The essence of that motto, written early in the last century, was a strong belief that if Americans know enough about an issue or politician or political choice, they will act in their own self-interest.

Sadly, this conviction has not been tested much in recent years. The advent of social media like Facebook, Twitter and Instagram provides Americans and others with more information than ever, but much of it is bogus, what President Trump likes to call “fake news.”

Especially since outfits like Scripps Howard and the Knight publishing company disappeared from the landscape, along with many family owned newspapers, there’s less of the reliable, hard news that reporters can gather only by expending shoe leather and persistence.

And since the 2010 Citizens United decision by the U.S. Supreme Court, it’s been difficult for anyone to know the true funders of the frequent messages, commercials and other ads conveyed via television, radio, social media and those newspapers that still try to inform the public.

That’s why for much of this decade, the most important proposal before the California Legislature has been a bill known as the Disclose Act, most actively pushed by an organization called the Clean Money Campaign.

As first conceived, this proposed law would require disclosure of the leading funders of all political advertising and ballot initiative petitions in large letters, one version of the idea demanding those names be listed in lettering that matches the largest type used anywhere else in the same advertisement.

This plan has now been broken apart a bit.

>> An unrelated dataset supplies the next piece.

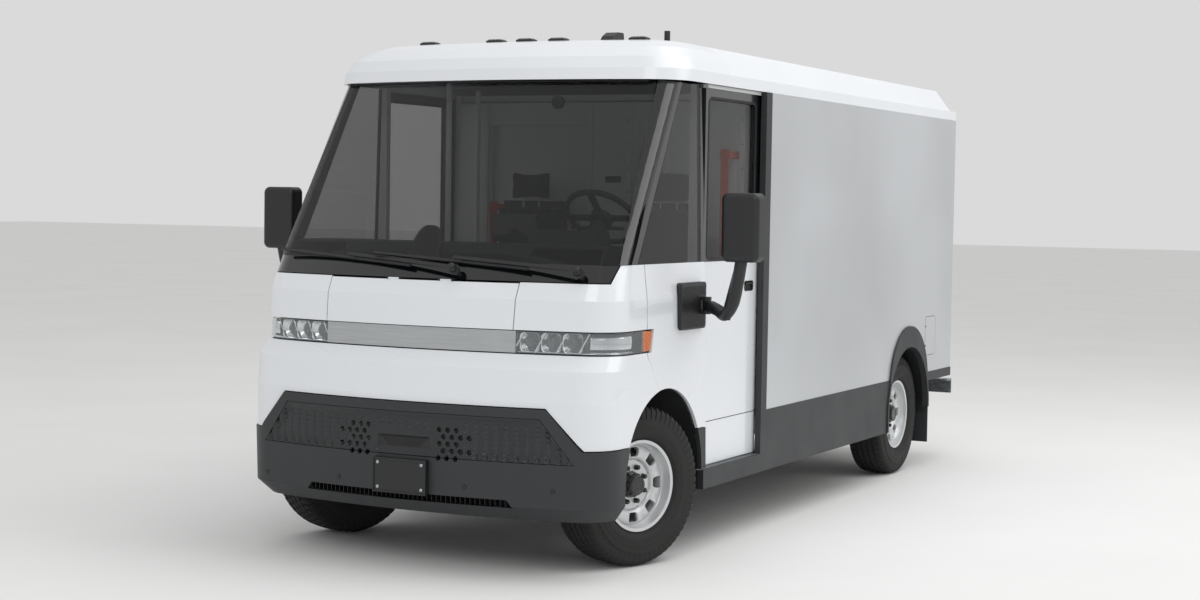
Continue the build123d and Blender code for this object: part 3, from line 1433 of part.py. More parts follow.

One part, covering only initiative petitions, passed both the state Senate and a key Assembly committee before the Legislature’s annual midsummer break. This one would force all initiative petitions to carry the names of their three top funders in large letters in a prominent location. It would also not allow big-money interests to hide behind vague committee names like “Californians Against New Taxes” or the like.

But once an initiative makes the ballot, becoming an actual proposition, there would be no more such information. So-called “dark money” contributors could go back into hiding.

But not if another part of the proposal should pass. This bill, carried by former Democratic Assemblyman Jimmy Gomez of East Los Angeles until his summertime election to Congress, would require large-letter donor disclosures in all ads for both candidates and propositions.

While there appear to be few obstacles to eventual passage of the bill covering initiative petitions, the outlook may not be as rosy for its wider-ranging companion.

When Gomez left for Congress, there was temporarily no legislative sponsor for this measure. Only at the last moment did the Senate Rules Committee, led by Democratic Senate President Kevin de Leon of Los Angeles, OK a bid by San Mateo’s Democratic Assemblyman Kevin Mullin to be the necessary sponsor.

The fact this non-dispute went on awhile cost the bill precious time, reducing chances passage this summer. It’s true there’s some potential for it to pass this fall or next year, but next year is an election year and labor unions which fund many Democratic campaigns oppose this plan.

So it’s safe to say the real meat of the Disclose Act – prominent disclosure of the largest contributors in all political ads – is not exactly a high priority for de Leon and other legislative leaders, even though he and others nominally support the idea.

Fully 12,000 persons petitioned the Rules Committee to allow Mullin to become the latest Disclose Act sponsor, with 1,500 persons telephoning the committee, too. It will likely take much more support than that to push this idealistic measure through a Legislature still patting itself on the back for extending cap-and-trade environmental tactics to cut greenhouse gases.

Which very likely means yet another election season will go by without a thorough test of that old Scripps Howard motto.